Some of you may be saying “What’s the big hairy deal, some of these places have been unattended for a long time.” Well our response is “Yeah, So what ? What are you a communist?” There’s lots of reasons we need to attend to our scenic areas. Things have changed since Teddy Roosevelt was around. We’ve got more people now and some of them are bad. We’ve got people who want to mow down all the shrubbery and drill for oil in the middle of the Firehole river and there’s terrorists that want to sneak in and blow up a tree or something. We’ve got no idea what can happen. Some of these scenic places are irreplaceable. You don’t just go in there and stand them up willy-nilly wherever you feel like it.
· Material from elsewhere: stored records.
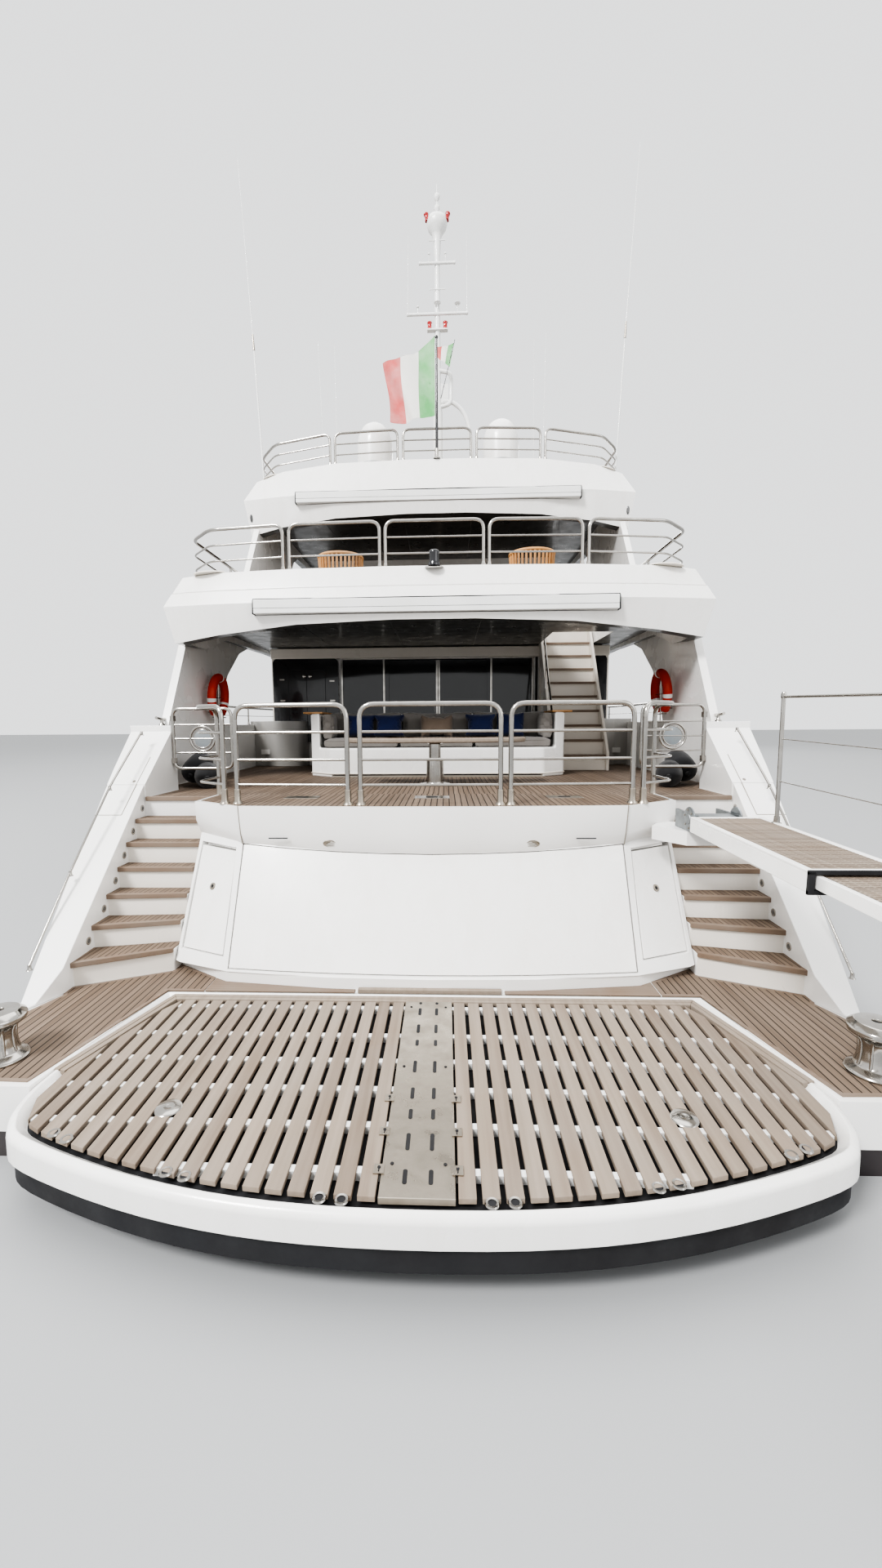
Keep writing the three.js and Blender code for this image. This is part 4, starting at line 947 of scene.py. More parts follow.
def publish(
    bm: BMesh,
    name: str,
    slot: Slot,
    finishes: Sequence[Finish],
    body: str = BOAT,
    stands_for: Sequence[str] = (),
    shade: float = 50.0,
) -> Object:
    """Turns a mesh into a finished piece that rides on its body.

    Args:
        bm: The mesh, which is freed.
        name: The piece's name.
        slot: The record's material slot; not used.
        finishes: Finishes in the order of the faces' material numbers.
        body: The CAD body that carries it.
        stands_for: CAD nodes that it replaces.
        shade: Edges that turn by more than this stay sharp, in degrees.

    Returns:
        The piece.
    """
    normals = smooth(bm, shade)
    mesh = bpy.data.meshes.new(name)
    bm.to_mesh(mesh)
    bm.free()
    mesh.normals_split_custom_set(normals)
    for finish in finishes:
        mesh.materials.append(material_of(finish))
    piece = bpy.data.objects.new(name, mesh)
    bpy.context.scene.collection.objects.link(piece)
    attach(piece, body)
    if stands_for:
        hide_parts(*stands_for)
    log.info("%s: %d faces on %s", name, len(mesh.polygons), body)
    return piece


Rule = Callable[[BMFace], int]


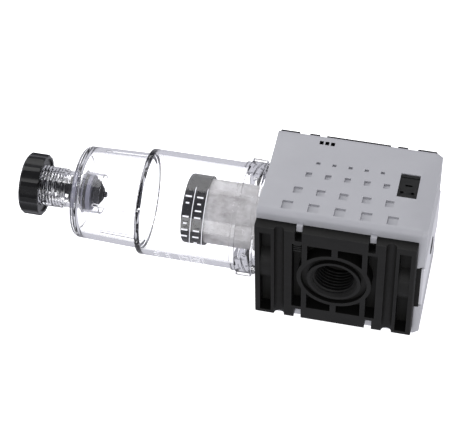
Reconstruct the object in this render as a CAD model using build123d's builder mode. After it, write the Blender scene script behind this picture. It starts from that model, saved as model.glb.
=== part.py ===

We know that some of you may have already noticed this situation and perhaps even begun acting on it but we need everyone to support this important movement. We cannot leave our God-given scenic areas to the happenstance of nonchalance. Get involved. Volunteer. If nothing else go to an unattended scenic landscape and park your car and watch these places. Be an attendant. If you’re unable to spend weeks or months at a scenic site, write your congressman. Send emails to politicians running for office, find out their viewpoints about this problem, then vote your convictions. We’re going to. Several times if it will help. OK then, this is our month to attend to a particularly scenic site along Highway 287 here in Colorado so we have to go. Remember, Pay Attention, Do Your Part, and Be Involved, it’s the right thing to do.